Ultra High-Tech Equipment Enables Nano Research
Maintaining leading-edge equipment and infrastructure is key in NC State’s effort to achieve prominence in nanotechnology research. The molecular dimensions of materials and concepts being tested rule out using yesterday’s basic laboratory equipment to measure and analyze outcomes. Getting a close-up view of the structure and elemental constituents of materials requires high powered tools that many researchers can share. NC State is committed to expanding its current capacity to serve research needs into the future.
“Analytical instrumentation is an enabling technology for nanotechnology research. If you can’t examine what you’ve made, you don’t know what you’ve created.”
The Analytical Instrumentation Facility (AIF), which dates to 1923 and was originally known as Engineering Research Services, performs microscopy, elemental, and surface analysis of materials using instruments like electron microscopes, secondary ion mass spectrometers, and scanning probe microscopes. “Anyone who needs a nanoscale analysis of a material comes to us,” AIF Director Dieter Griffis says. “We’re materials detectives, trying to learn things from examining materials.” The operation’s five-person staff works with researchers to design experiments and interpret data, and they also perform analytical technique development research to try to extend the instruments’ capabilities. They have developed, for example, a method of probing semiconductor wafers for impurities from the back side, a technique being adopted by Intel Corp. and other manufacturers.

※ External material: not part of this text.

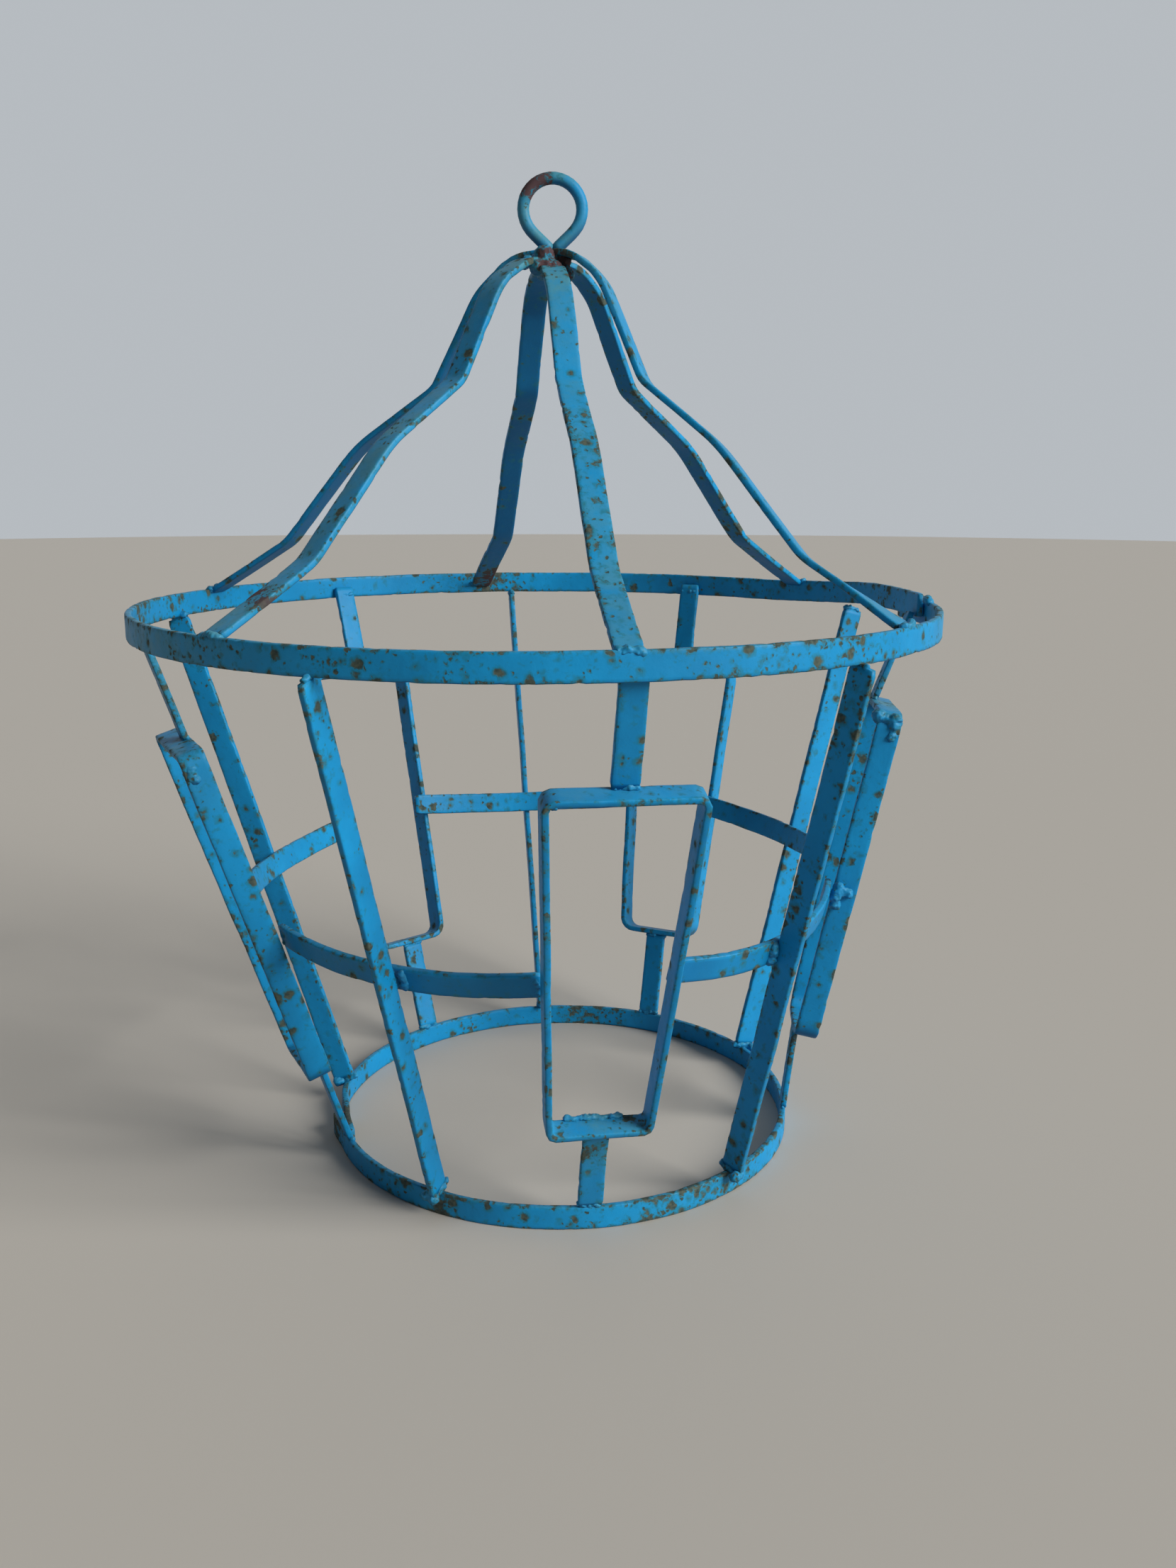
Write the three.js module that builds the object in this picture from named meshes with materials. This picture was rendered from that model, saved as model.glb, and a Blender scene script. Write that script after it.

“We’re materials detectives.”
“Analytical instrumentation is an enabling technology for nanotechnology research,” says Griffis. “If you can’t examine what you’ve made, you don’t know what you’ve created.”
One of the goals of the Nanotechnology Initiative is to expand the access of the AIF and other user facilities on campus to the research community and local industry. Griffis comments, “We are continually seeking creative means for AIF to maintain the most state-of-the-art technology.”
Also located on Centennial Campus, the Triangle National Lithography Center (TNLC), jointly owned by NC State and UNC-Chapel Hill, has a state-of-the-art machine in its 193-nanometer scanner, which uses deep ultraviolet light to create semiconductors, optical devices, sensors, and other materials at nanoscale dimensions. The TNLC, the AIF, and NC State’s Nanofabrication Facility (NNF), which provides film deposition, etching, and other services in a series of clean rooms in the Monteith Research Center, provide unparalleled opportunities for nanoscience and nanotechnology research, says Dr. Carlton Osburn, an electrical engineering professor who heads both TNLC and NNF. “We exist to help the faculty make whatever they need to make,” he says, “and we’ll grow and evolve with the University’s nanotechnology research.”